I read about Schaper in Chaja Finkelsztejn's Yad Vashem testimony. Her testimony was the basis for the initiation of proceedings against Schaper. Chaja saw him that day in the marketplace, and she recognized him twenty years later from a photograph. But she states clearly that two cars with Germans, Schaper among them, arrived in the morning and left soon after, leaving the residents to deal with the Jews themselves. Without that knowledge I could easily believe it was all the work of some Schaper. I think bitterly that no one will believe Przechodzki, now that there's a more palatable truth being offered.

APRIL 7, 2001

An event dedicated to Jedwabne in the crypt of a Warsaw church on Chłodna Street. “This is about the martyrology of the Polish people,” says historian Andrzej Leszek Szcześniak. “They are trying to take that martyrology away from us. It's a theft of suffering. The hysteria around Jedwabne is aimed at shocking Poles and extracting sixty-five billion dollars from our people in the framework of the Holocaust business.”

I know Szcześniak well. The author of history textbooks, on which he had a monopoly in Communist times, he has deftly opened a path for himself from Communist times to the Poland of today under the guise of nationalism, changing only the adjectives in his textbooks (for example, the word “thriving,” which in People's Poland belonged to the “revolutionary movement,” has come to describe “independence movements,” and instead of a “diligent and modest” Lenin we now have a “ruthless and cunning” Stalin). I've done battle with him in the pages of the
Gazeta
with my sister, Marysia Kruczkowska, pointing out, among other things, the anti-Semitism that suffuses his books. After our piece was published, more than two hundred scholars, artists, and writers protested to the Education Ministry against teaching the young from his textbooks. But an equally large group immediately stepped forward with a letter defending the textbook and the “Polish values” contained in it.
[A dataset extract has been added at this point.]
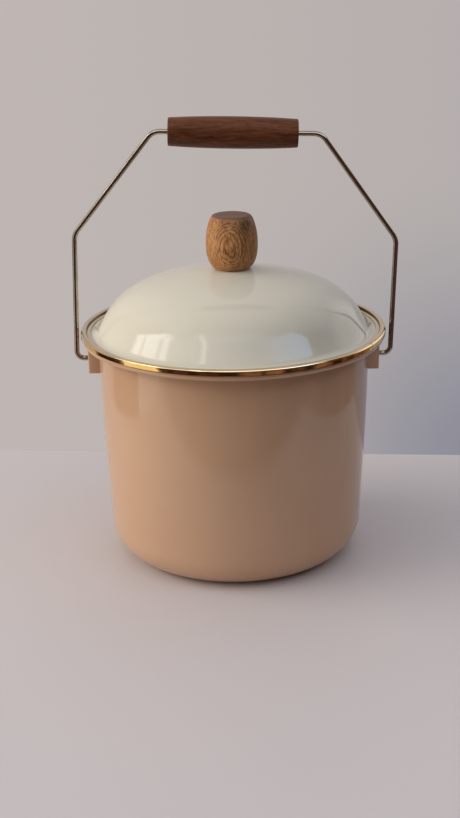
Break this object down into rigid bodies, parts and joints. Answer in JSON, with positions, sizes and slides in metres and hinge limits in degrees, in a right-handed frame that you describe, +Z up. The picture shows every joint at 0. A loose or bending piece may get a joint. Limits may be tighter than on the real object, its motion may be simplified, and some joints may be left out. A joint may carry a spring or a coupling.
{
  "type": "enamel pail",
  "caption": "Round enamelled steel kitchen pail with a rolled rim, a domed lid with a wooden knob and metal edge band, and a swinging wire bail with a wooden grip.",
  "frame": {"origin": "middle of the base, on the surface that the pail stands on", "axes": "+Z up, +X along the bail's pivots towards ear_right, -Y towards the side seen in the picture"},
  "size_m": [0.2557, 0.24, 0.3487],
  "materials": {
    "tan_enamel": "gloss vitreous enamel",
    "cream_enamel": "gloss vitreous enamel",
    "band_brass": "polished",
    "bail_wire": "warm plated wire",
    "dark_wood": "oiled",
    "light_wood": "oiled",
    "washer_rubber": "matte",
    "screw_steel": "bright zinc"
  },
  "bodies": {
    "pail": {"pail_body": "tan_enamel", "ear_left": "tan_enamel", "ear_right": "tan_enamel"},
    "bail": {"bail_wire": "bail_wire"},
    "grip": {"grip": "dark_wood"},
    "lid": {"lid_shell": "cream_enamel", "lid_band": "band_brass", "knob": "light_wood", "knob_washer": "washer_rubber", "knob_screw": "screw_steel"}
  },
  "joints": [
    {"name": "bail_swing", "type": "hinge", "parent": "pail", "child": "bail", "pos_m": [0, 0, 0.1602], "axis": [1, 0, 0], "range_deg": [-138, 138]},
    {"name": "grip_spin", "type": "hinge", "parent": "bail", "child": "grip", "pos_m": [0.00225, 0, 0.33611], "axis": [0.9995, 0, -0.03], "continuous": true},
    {"name": "lid_lift", "type": "slide", "parent": "pail", "child": "lid", "axis": [0, 0, 1], "range_m": [0, 0.045]}
  ]
}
Bohdan Poręba, a film director known for his anti-Semitic views, introduces himself as a friend of Father Orłowski of Jedwabne: “The lady who hid seven Jews says she was beaten. Most of those seven went to work for the Communist secret police. She was thrashed for being on the side of the secret police [
applause in the hall
]. It was slaughter all around at that time. Let's count the corpses frozen in Siberia and people tortured by the Jewish secret police. Reconciliation is possible, but not by our licking their boots. Let's talk about Jewish crimes [
applause
]. We're not discussing what happened sixty years ago. We're discussing whether we're going to be able to breathe. The people have been humiliated. The idea of a Polish state without Poles is back.”

For Bohdan Poręba the actions of world Jewry constitute a coherent course whose aim is “to crush the Polish people.” That's why the publicizing of Jedwabne and the publication of the “famous anti-Polish comic book
Maus
, where Poles are pigs,” were planned to coincide.

In the early 1990s my then husband, Piotr Bikont, was encouraged by Lawrence Weschler to translate
Maus: Story of a Survivor
, Art Spiegelman's graphic account of his father's experiences during the Holocaust. Weschler, then a writer for
The New Yorker
, had introduced us to Spiegelman. A major Polish publisher acquired the rights to the book, and then for ten years couldn't decide whether to publish it or not. Apparently several respected individuals, called in for expert advice, criticized the book for its “anti-Polishness.”
Maus
, whose main story takes place in Poland, had already been translated into many languages, when unexpectedly two young people who founded the publishing house POST in Krakow contacted Piotr, saying they wanted to publish it. And so by a complete coincidence
Maus
was published at the same time that the discussions about Jedwabne were raging.